Implications for governance and policy design

  • Simplicity and transparency in policy design. Because voters operate under information costs, policymakers often succeed when policies are simple to understand and easy to explain. Clear labeling of taxes, straightforward regulatory rules, and transparent budgetary choices help voters make reasonable judgments without becoming issue-experts. See policy discussions and transparency initiatives for related themes.

  • The balance between information provision and choice architecture. Some argue for more informational tools—summaries, neutral briefings, and independent analyses—to help voters make better decisions without overwhelming them. Others warn that government-led education and information provisioning can crowd out private, market-driven signals and create incentives to distort information for political ends. The debate mirrors familiar questions in costs of information and media environments.

  • Incentives and accountability. If voters rely on cues, there is a premium on the credibility of those cues. Institutions that reward accuracy and punish deception—courts, independent watchdogs, and credible media standards—play a crucial role in maintaining accountability even when individuals do not invest heavily in every issue. See civic duty and democracy for broader governance contexts.

  • The risk of elite capture and manipulation. Critics worry that rational ignorance can leave the electorate vulnerable to persuasion by well-funded campaigns, charismatic demagogues, or distorted narratives. Proponents of market mechanisms and robust pluralism argue that competition among media voices, think tanks, and political organizations tends to weed out falsehoods over time, though this is not guaranteed. The tension is a central topic in public choice theory and related debates on media effects and political misinformation.

  • The role of civic education and lifelong learning. A middle path emphasizes equipping citizens with core competencies—data literacy, economic reasoning, and institutional literacy—without attempting to turn everyone into policy wonks on every issue. Educational and civic institutions can improve decision quality without eliminating the costs of information. See civic education and informational literacy as adjacent strands.

Controversies and debates

A central debate concerns whether rational ignorance undermines the legitimacy and effectiveness of democratic governance. Critics argue that when the electorate is insufficiently informed, policy choices reflect impulses shaped by media framing, interest-group leverage, or fleeting political rhetoric rather than careful consideration of trade-offs. They contend this erodes accountability and invites poor long-run outcomes. Proponents counter that the sheer complexity of modern policy makes perfect knowledge impractical and that the system's resilience rests on competition, decentralization, and the aggregation of preferences through market-like signals. They emphasize that more information is not a magic fix if it is not trusted, well sourced, or is used to manipulate rather than illuminate.

From a more conservative, institutionally oriented viewpoint, rational ignorance reinforces the case for limiting the scope of government, decentralizing decision-making where feasible, and prioritizing policies with clear, verifiable performance metrics. If the electorate can’t be expected to master every nuance of tax codes or regulatory regimes, then governance should reward clarity, accountability, and restraint.
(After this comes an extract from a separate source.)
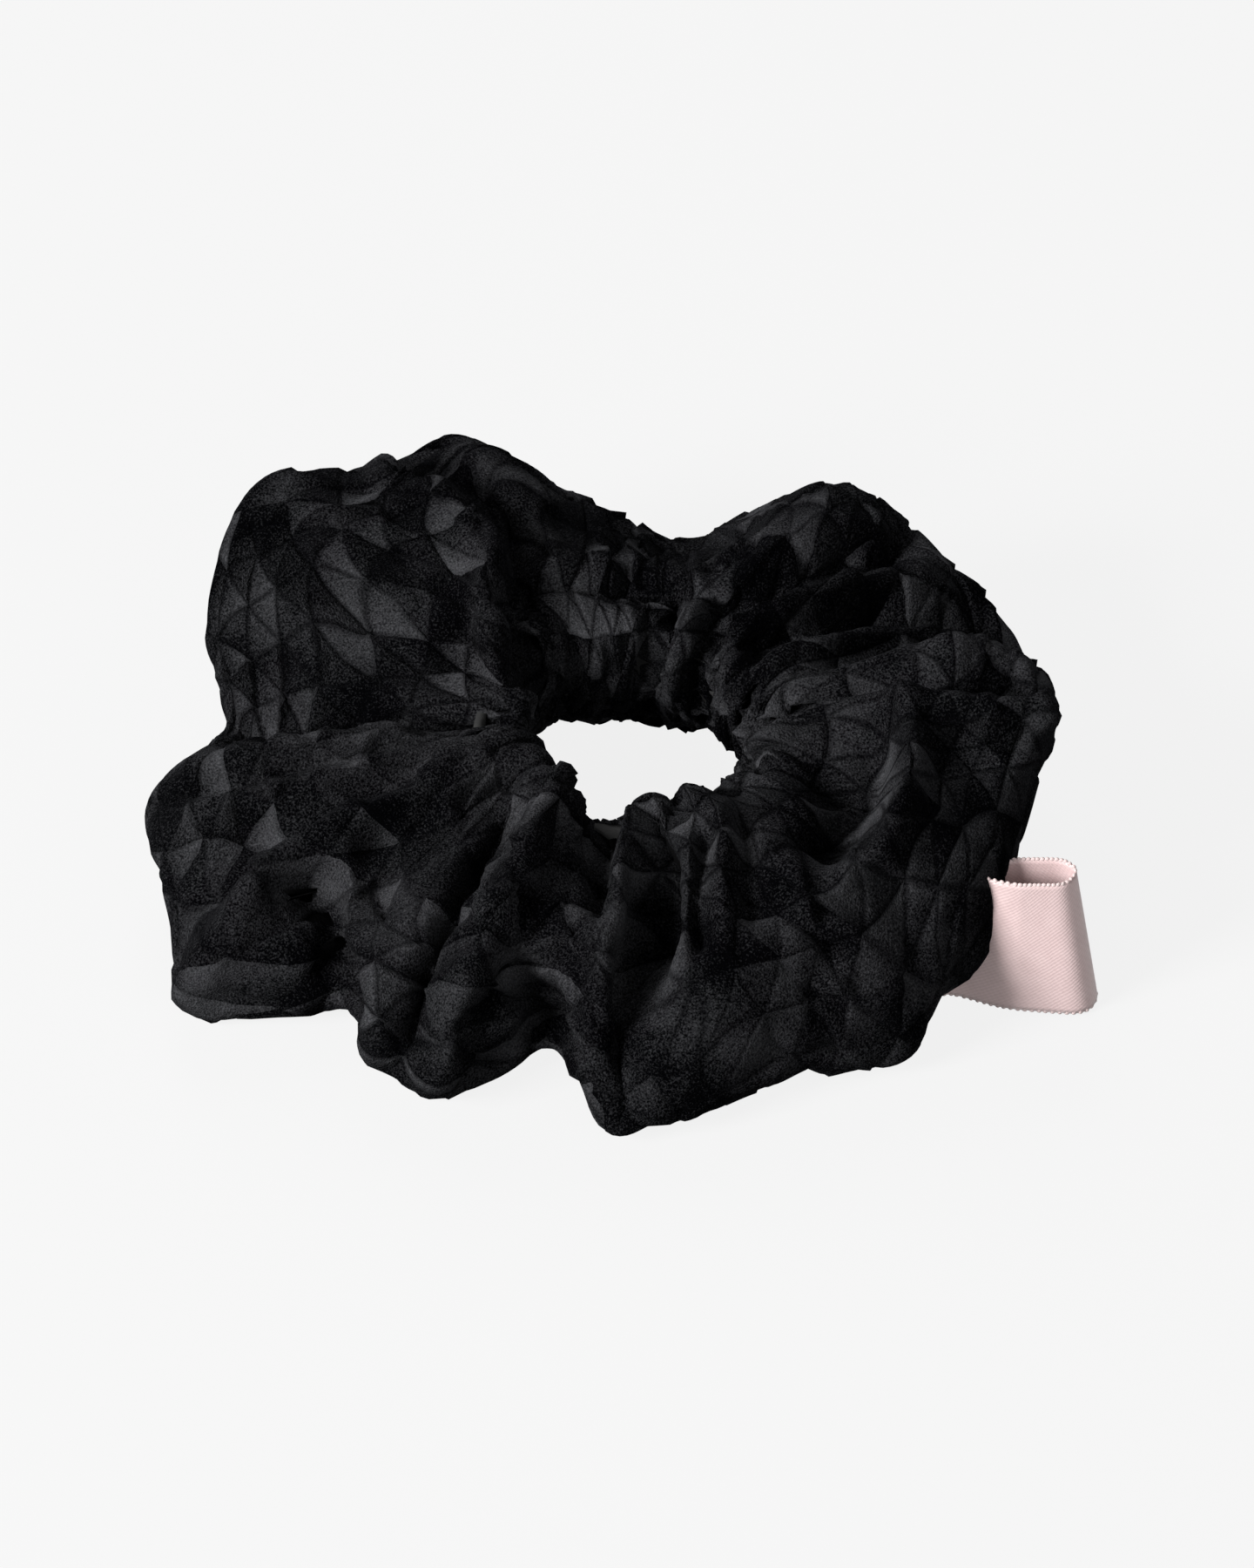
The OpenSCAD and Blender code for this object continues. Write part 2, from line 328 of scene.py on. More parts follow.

In this frame, the abundance of information and the speed of modern media can be a double-edged sword: it amplifies voices and polarization while also offering platforms for verification and critique, provided there is enough competition and credible institutions to sift signal from noise. Some critics of calls for universal, uniform “information enlightenment” argue that such efforts can become costly, politically driven, or counterproductive, diverting resources from productive policy outcomes toward ideology-driven campaigns.

Wider cultural conversations around the democratization of information sometimes frame rational ignorance as a flaw rooted in the mass-media environment. Supporters of market-centric explanations contend that too much emphasis on eliminating ignorance through centralized education can backfire by creating bureaucratic incumbents who benefit from keeping the public dependent on specialists. They argue for a governance philosophy that respects user choice, fosters competition among information providers, and relies on accountable institutions to check power. Critics of this stance warn that without well-targeted civic education and transparent policy signaling, the public may drift toward simplistic narratives that fail to address real-world complexity.

In debates about contemporary political culture, those who advocate for stronger emphasis on individual responsibility might argue that the costs of political ignorance are a natural limit on how much the state should try to do for citizens. They may view calls for more pervasive informational interventions as risks to liberty, tax discipline, and the adaptability of public institutions. Detractors who describe themselves as champions of equal access to information often push back, arguing that disparities in access and attention produce unequal outcomes; the counter-move is to improve voluntary, non-governmental channels of information and to support practices that enhance trust in credible sources rather than expanding top-down education programs.